Ok for the benefit of all the newbies who are so quick to pounce the second they hear something politically incorrect....

The general rule of thumb among the fashion enthusiasts in Dubai.......if you are not stick thin and do not invest thousands of dirhams on hair extensions, fake nails, fake eyelashes and head to toe laser treatment, you are not considered good looking. It's a bitter pill to swallow but that's the reality.

Don't believe me...take a look at any Hot 100 party pics and tell me if you find one person who doesn't have at least of the these things done to them; I'm obviously not including men in this.

You want to spend on a personal stylist....go right ahead but any person who takes money from you just to "shop" for you, is stringing you along and laughing behind your back.


----------



## keliska (Mar 18, 2013)

Dear readers of this post,

just to explain a bit about the concept of stylist, as I've been using it for years even if I'm not rich or a movie star or whatever.
The reasons are:
- I do care how I look
- I'm bored by shopping 
- I don't want to spend my precious time by monitoring constantly changing fashion trends and styles
- And I don't want to buy bad quality clothes and I want to save money
The stylist helps me and I take it just like any other help from hairdresser, dentist, personal trainer and other specialists for their areas. 

How is it working, my favourite approach is:
1. meeting stylist and tell her my requirements, how I want to look and feel; what clothes I want - leisure, work...
2. colour typology
3. wardrobe review (so the stylist will review my wardrobe so when she choose things, it match what I already have, also she discard unsuitable clothes, also she fulfils missing pieces)
4. she buys things herself or we go to shops she selects and I keep trying . It is almost painless, fast and quality.

(But be careful some stylists here take 10times more than others, and some offer only the shopping service which is different from styling)


----------



## pamela0810 (Apr 5, 2010)

Thank you Keliska. What you have posted is completely true and I'm afraid many people are taken for a ride because they are unaware.

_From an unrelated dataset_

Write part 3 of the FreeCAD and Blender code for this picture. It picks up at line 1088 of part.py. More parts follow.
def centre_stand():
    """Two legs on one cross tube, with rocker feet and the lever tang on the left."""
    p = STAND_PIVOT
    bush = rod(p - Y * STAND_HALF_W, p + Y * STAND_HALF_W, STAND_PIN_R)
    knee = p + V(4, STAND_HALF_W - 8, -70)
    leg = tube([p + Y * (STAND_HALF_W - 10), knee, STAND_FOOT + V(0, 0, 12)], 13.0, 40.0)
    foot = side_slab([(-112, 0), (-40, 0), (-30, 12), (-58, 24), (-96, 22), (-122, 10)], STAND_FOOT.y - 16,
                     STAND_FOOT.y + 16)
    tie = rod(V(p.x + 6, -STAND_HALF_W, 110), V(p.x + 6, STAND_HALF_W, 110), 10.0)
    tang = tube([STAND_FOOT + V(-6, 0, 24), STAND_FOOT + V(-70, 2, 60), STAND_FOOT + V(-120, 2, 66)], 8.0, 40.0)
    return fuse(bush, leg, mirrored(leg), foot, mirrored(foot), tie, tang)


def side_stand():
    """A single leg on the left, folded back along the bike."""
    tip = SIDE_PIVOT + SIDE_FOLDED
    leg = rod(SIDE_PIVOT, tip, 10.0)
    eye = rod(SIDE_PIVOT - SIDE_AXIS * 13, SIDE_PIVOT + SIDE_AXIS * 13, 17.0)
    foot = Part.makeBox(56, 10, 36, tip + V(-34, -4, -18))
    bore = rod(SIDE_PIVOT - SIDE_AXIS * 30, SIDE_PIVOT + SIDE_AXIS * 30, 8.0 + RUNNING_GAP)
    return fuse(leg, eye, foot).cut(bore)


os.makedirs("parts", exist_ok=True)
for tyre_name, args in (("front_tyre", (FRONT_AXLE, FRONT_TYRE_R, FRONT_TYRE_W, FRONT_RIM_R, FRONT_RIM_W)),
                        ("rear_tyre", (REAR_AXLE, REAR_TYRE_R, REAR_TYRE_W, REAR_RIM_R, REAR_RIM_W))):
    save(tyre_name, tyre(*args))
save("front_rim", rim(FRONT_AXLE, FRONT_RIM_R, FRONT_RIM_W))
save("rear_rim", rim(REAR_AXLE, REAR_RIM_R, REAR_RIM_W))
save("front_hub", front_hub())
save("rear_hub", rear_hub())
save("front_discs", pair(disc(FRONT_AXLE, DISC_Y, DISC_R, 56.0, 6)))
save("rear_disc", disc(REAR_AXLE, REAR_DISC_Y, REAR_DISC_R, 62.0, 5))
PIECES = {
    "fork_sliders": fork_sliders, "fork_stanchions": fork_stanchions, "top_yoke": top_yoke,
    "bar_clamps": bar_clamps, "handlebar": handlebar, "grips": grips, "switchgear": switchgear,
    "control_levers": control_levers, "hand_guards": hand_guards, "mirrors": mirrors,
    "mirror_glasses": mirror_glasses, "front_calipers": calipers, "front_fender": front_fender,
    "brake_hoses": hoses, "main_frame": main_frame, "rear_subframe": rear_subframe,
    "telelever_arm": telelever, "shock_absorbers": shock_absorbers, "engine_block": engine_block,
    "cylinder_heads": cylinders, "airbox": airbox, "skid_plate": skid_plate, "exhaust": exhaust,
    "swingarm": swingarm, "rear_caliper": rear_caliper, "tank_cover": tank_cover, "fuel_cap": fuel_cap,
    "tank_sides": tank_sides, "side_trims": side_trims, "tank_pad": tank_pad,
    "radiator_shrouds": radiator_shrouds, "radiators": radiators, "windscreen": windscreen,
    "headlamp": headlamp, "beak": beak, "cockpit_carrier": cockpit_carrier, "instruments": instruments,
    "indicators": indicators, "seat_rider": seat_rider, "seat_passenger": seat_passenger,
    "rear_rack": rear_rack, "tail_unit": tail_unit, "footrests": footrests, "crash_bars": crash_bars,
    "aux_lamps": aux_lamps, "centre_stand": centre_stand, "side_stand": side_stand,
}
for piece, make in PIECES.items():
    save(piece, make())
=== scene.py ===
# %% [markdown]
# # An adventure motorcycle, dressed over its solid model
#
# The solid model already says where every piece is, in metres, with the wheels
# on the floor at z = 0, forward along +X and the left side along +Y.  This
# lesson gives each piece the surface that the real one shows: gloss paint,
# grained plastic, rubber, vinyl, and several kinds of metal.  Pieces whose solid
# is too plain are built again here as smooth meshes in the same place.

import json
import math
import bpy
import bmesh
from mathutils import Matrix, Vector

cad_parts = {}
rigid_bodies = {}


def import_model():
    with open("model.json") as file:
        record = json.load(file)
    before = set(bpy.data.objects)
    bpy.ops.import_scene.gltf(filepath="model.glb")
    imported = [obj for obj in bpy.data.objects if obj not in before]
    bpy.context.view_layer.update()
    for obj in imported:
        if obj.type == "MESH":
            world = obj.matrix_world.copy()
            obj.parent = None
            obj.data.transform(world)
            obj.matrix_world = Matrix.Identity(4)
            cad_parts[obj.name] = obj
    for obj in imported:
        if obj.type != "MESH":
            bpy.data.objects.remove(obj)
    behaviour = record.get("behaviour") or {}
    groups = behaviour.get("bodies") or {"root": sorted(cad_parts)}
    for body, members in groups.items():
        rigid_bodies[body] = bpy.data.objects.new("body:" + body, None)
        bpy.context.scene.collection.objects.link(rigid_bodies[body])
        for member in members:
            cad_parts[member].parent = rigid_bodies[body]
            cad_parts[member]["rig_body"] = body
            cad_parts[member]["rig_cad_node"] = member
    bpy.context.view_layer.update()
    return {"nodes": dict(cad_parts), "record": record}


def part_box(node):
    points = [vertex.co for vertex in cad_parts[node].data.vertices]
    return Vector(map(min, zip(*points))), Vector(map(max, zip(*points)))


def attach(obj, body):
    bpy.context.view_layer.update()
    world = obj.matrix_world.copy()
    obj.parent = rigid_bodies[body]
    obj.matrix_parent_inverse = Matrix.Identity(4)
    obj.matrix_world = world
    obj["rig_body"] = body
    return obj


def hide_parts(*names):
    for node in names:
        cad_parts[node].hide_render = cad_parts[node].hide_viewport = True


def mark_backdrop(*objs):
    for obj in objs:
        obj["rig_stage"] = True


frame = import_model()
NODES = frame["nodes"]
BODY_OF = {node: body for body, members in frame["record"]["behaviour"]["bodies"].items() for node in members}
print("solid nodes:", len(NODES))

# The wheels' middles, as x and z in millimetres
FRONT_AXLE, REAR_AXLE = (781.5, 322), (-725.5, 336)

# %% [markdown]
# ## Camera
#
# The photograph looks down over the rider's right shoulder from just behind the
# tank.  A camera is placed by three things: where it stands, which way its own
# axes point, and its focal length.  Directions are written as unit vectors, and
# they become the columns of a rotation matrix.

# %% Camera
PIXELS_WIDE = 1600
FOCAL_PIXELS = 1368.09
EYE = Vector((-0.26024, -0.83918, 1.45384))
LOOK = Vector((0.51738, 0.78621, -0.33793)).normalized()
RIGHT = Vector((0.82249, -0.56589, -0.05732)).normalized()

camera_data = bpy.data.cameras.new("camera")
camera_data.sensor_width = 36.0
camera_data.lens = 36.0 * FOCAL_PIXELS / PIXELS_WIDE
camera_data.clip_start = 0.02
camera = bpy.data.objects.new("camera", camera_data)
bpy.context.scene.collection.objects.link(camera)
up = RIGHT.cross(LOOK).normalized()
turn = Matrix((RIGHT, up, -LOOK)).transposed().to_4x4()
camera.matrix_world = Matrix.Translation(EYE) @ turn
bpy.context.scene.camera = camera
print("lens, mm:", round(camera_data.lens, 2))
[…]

May I also please add that it is important that you're significant other supports you 100% in this endeavor. Nothing worse than looking and feeling your best and having to go out to dinner or a night club with a partner that looks horrendous. We also offer couples packages, only good looking married couples though


----------



## BedouGirl (Sep 15, 2011)

There's a new shop opened here just round the corner from Emirates NBD on Al Wasel road. It's called Monica something or other. I think it's Peruvian. They've got some really nice stuff and it's not that expensive and they are offering a free service for this. May be worth popping in to check it out.


----------



## Anushree Kothari (Oct 30, 2013)

keliska said:


> Hi Keliska,
> 
> Please kindly share the details of the personal stylist you were happy with. It is not claerly showing on the forum chat.
> 
> Thanks,


----------



## keliska (Mar 18, 2013)

Anushree Kothari said:


> keliska said:
> 
> 
> > Hi Keliska,
> ...


----------



## tavaku (Nov 5, 2013)

Hi,Keliska
Can u plz send me the contact as well))).Thx


----------



## keliska (Mar 18, 2013)

tavaku said:


> Hi,Keliska
> Can u plz send me the contact as well))).Thx


Ok. Sent via PM.


----------



## saraswat (Apr 28, 2012)

I am closing this thread. It has now turned into an advertising medium for personal stylists/shoppers. 

The right way to go about getting business/clients would be to take out a premium membership and post in the classifieds section of the site.


----------